> _Task to carry out_: Return all of the lines below exactly as they are.

◆ ◆ ◆

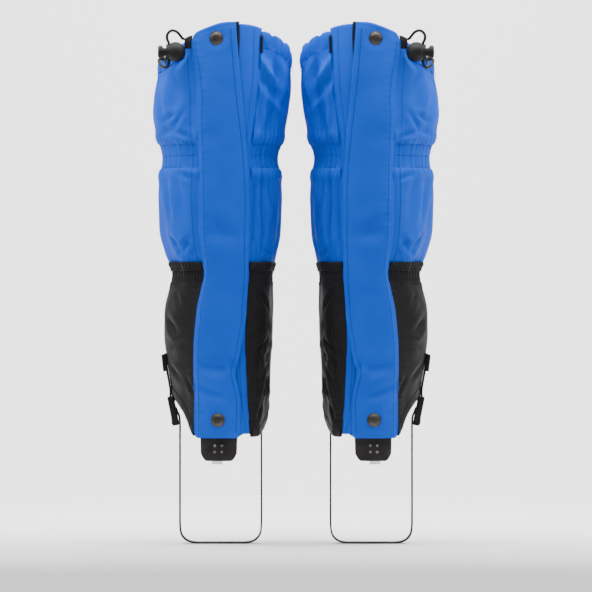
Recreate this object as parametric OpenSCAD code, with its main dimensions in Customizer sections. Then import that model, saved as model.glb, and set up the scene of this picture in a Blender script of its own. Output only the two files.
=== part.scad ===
// A pair of hiking gaiters, standing as worn: mirror images about the plane X = 0.
// Millimetres, +Z up, front towards -Y. The origin lies between the two legs,
// at the level of the underside of the instep straps.
// Every piece is drawn for the right leg, at negative X, and mirrored for the left.

/* [Fabric] */
// Thickness of the fabric panels
panel_t = 1.6; // [1.2:0.1:1.8]
// Thickness of the front flap
flap_t = 2; // [1.5:0.1:2.4]
// Width of the hook and loop tapes
tape_w = 10; // [8:1:11]
// Width of the elastic above the calf
calf_elastic_w = 22; // [16:1:26]
// Width of the elastic above the ankle
ankle_elastic_w = 11; // [8:1:14]

/* [Height] */
// Lowest edge of the front flap
flap_bottom = 113; // [110:1:118]
// Seam between the calf panel and the ankle panel
panel_seam = 296; // [290:1:302]
// Top rim at the back of the leg
rim_back = 508; // [500:1:512]
// How much higher the rim stands at the front
rim_rise = 42; // [30:1:46]

/* [Strap] */
// Width of the instep strap
strap_w = 20; // [15:1:22]
// Thickness of the instep strap
strap_t = 2; // [1.5:0.1:2.2]
// Thickness of the webbing that holds the buckle
webbing_t = 1.6; // [1.2:0.1:2]

/* [Snaps and cord] */
// Diameter of the snap caps
snap_d = 15; // [12:0.5:16]
// Diameter of the drawcord
cord_d = 3; // [2.5:0.1:3.2]
// Radius of the cord lock's barrel
lock_r = 10.5; // [9:0.5:11]
// Travel of the cord lock's button
lock_travel = 3; // [2:0.5:3]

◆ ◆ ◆

> _Exercise response_:
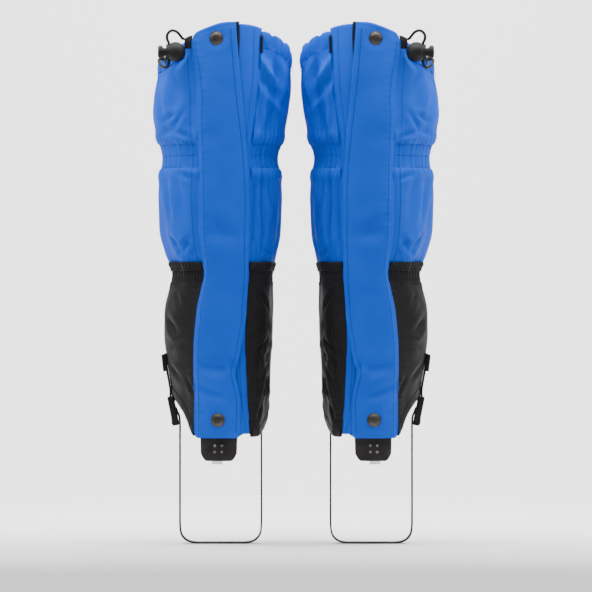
Recreate this object as parametric OpenSCAD code, with its main dimensions in Customizer sections. Then import that model, saved as model.glb, and set up the scene of this picture in a Blender script of its own. Output only the two files.
=== part.scad ===
// A pair of hiking gaiters, standing as worn: mirror images about the plane X = 0.
// Millimetres, +Z up, front towards -Y. The origin lies between the two legs,
// at the level of the underside of the instep straps.
// Every piece is drawn for the right leg, at negative X, and mirrored for the left.

/* [Fabric] */
// Thickness of the fabric panels
panel_t = 1.6; // [1.2:0.1:1.8]
// Thickness of the front flap
flap_t = 2; // [1.5:0.1:2.4]
// Width of the hook and loop tapes
tape_w = 10; // [8:1:11]
// Width of the elastic above the calf
calf_elastic_w = 22; // [16:1:26]
// Width of the elastic above the ankle
ankle_elastic_w = 11; // [8:1:14]

/* [Height] */
// Lowest edge of the front flap
flap_bottom = 113; // [110:1:118]
// Seam between the calf panel and the ankle panel
panel_seam = 296; // [290:1:302]
// Top rim at the back of the leg
rim_back = 508; // [500:1:512]
// How much higher the rim stands at the front
rim_rise = 42; // [30:1:46]

/* [Strap] */
// Width of the instep strap
strap_w = 20; // [15:1:22]
// Thickness of the instep strap
strap_t = 2; // [1.5:0.1:2.2]
// Thickness of the webbing that holds the buckle
webbing_t = 1.6; // [1.2:0.1:2]

/* [Snaps and cord] */
// Diameter of the snap caps
snap_d = 15; // [12:0.5:16]
// Diameter of the drawcord
cord_d = 3; // [2.5:0.1:3.2]
// Radius of the cord lock's barrel
lock_r = 10.5; // [9:0.5:11]
// Travel of the cord lock's button
lock_travel = 3; // [2:0.5:3]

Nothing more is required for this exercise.